#### [What is being asked]
Quote every line below exactly as it reads.
.....
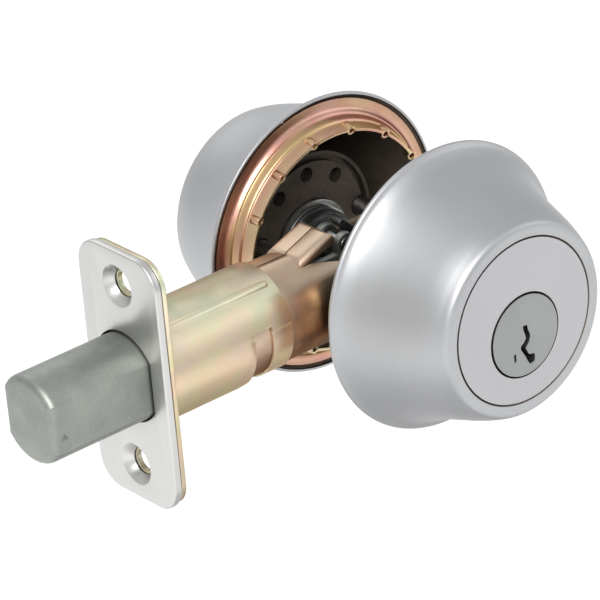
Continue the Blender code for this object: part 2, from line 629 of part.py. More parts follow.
def make_plug(name, side, axis):
    """The plug turns about the marker named axis, which sits on its own axis in the rim plane."""
    front = HOUSING_HEIGHT + PLUG_PROUD
    neck_top = BODY_REAR + GAP
    tail_bore = BLADE_WIDTH / 2 + 2 * GAP
    profile = [(0, front), (PLUG_RADIUS, front), (PLUG_RADIUS, neck_top), (PLUG_NECK, neck_top),
               (PLUG_NECK, PLUG_REAR), (0, PLUG_REAR)]
    plug = turned(name + "_plug", profile, closed=False)
    as_part(plug, "satin_face", axis, (0, 0, 0), OUTWARD)
    keyway = outline("keyway_tool", [keyway_loop()], HOUSING_HEIGHT)
    middle = front - HOUSING_HEIGHT / 2 + PLUG_REAR + 0.003
    cut(plug, as_cutter(keyway, axis, (0, -middle, -KEYWAY_DROP), OUTWARD))
    slot = box("tool_slot_tool", (-TOOL_SLOT_WIDTH / 2, -front - GAP, -TOOL_SLOT_HEIGHT / 2),
               (TOOL_SLOT_WIDTH / 2, -front + 0.004, TOOL_SLOT_HEIGHT / 2))
    cut(plug, as_cutter(slot, axis, (TOOL_SLOT_PLACE[0], 0, TOOL_SLOT_PLACE[1])))
    tail = rod("tail_bore_tool", tail_bore, 0, DRIVER_THICK + PLUG_REAR + 0.0015, SMALL)
    cut(plug, as_cutter(tail, axis, (0, 0, 0), OUTWARD))
    chamber = PIN_RADIUS + GAP
    for distance in pin_places():
        hole = rod("pin_chamber_tool", chamber, 0.0014, PLUG_RADIUS * 1.2, TINY)
        cut(plug, as_cutter(hole, axis, (0, -distance, 0)))
    deep, half = SIDEBAR_DEEP + 2 * GAP, SIDEBAR_TALL / 2 + GAP
    groove = box("sidebar_groove_tool", (PLUG_RADIUS - deep - GAP / 3, -SIDEBAR_SPAN[0] - GAP, -half),
                 (PLUG_RADIUS * 1.2, -SIDEBAR_SPAN[1] + GAP, half))
    cut(plug, as_cutter(groove, axis))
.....
#### [Solved problem]
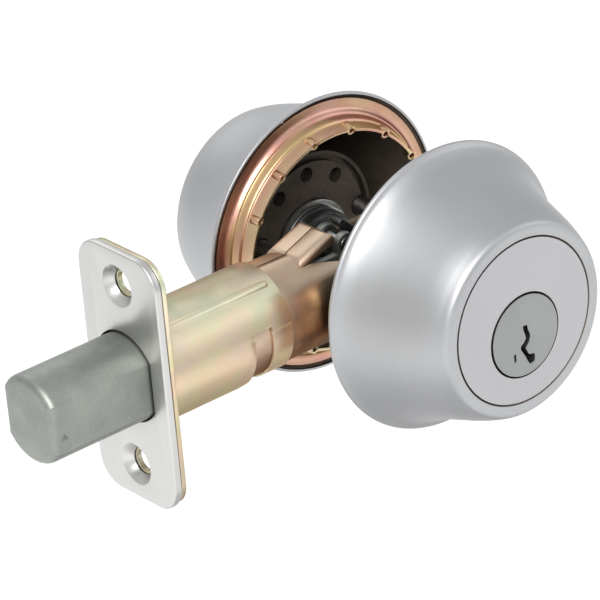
Continue the Blender code for this object: part 2, from line 629 of part.py. More parts follow.
def make_plug(name, side, axis):
    """The plug turns about the marker named axis, which sits on its own axis in the rim plane."""
    front = HOUSING_HEIGHT + PLUG_PROUD
    neck_top = BODY_REAR + GAP
    tail_bore = BLADE_WIDTH / 2 + 2 * GAP
    profile = [(0, front), (PLUG_RADIUS, front), (PLUG_RADIUS, neck_top), (PLUG_NECK, neck_top),
               (PLUG_NECK, PLUG_REAR), (0, PLUG_REAR)]
    plug = turned(name + "_plug", profile, closed=False)
    as_part(plug, "satin_face", axis, (0, 0, 0), OUTWARD)
    keyway = outline("keyway_tool", [keyway_loop()], HOUSING_HEIGHT)
    middle = front - HOUSING_HEIGHT / 2 + PLUG_REAR + 0.003
    cut(plug, as_cutter(keyway, axis, (0, -middle, -KEYWAY_DROP), OUTWARD))
    slot = box("tool_slot_tool", (-TOOL_SLOT_WIDTH / 2, -front - GAP, -TOOL_SLOT_HEIGHT / 2),
               (TOOL_SLOT_WIDTH / 2, -front + 0.004, TOOL_SLOT_HEIGHT / 2))
    cut(plug, as_cutter(slot, axis, (TOOL_SLOT_PLACE[0], 0, TOOL_SLOT_PLACE[1])))
    tail = rod("tail_bore_tool", tail_bore, 0, DRIVER_THICK + PLUG_REAR + 0.0015, SMALL)
    cut(plug, as_cutter(tail, axis, (0, 0, 0), OUTWARD))
    chamber = PIN_RADIUS + GAP
    for distance in pin_places():
        hole = rod("pin_chamber_tool", chamber, 0.0014, PLUG_RADIUS * 1.2, TINY)
        cut(plug, as_cutter(hole, axis, (0, -distance, 0)))
    deep, half = SIDEBAR_DEEP + 2 * GAP, SIDEBAR_TALL / 2 + GAP
    groove = box("sidebar_groove_tool", (PLUG_RADIUS - deep - GAP / 3, -SIDEBAR_SPAN[0] - GAP, -half),
                 (PLUG_RADIUS * 1.2, -SIDEBAR_SPAN[1] + GAP, half))
    cut(plug, as_cutter(groove, axis))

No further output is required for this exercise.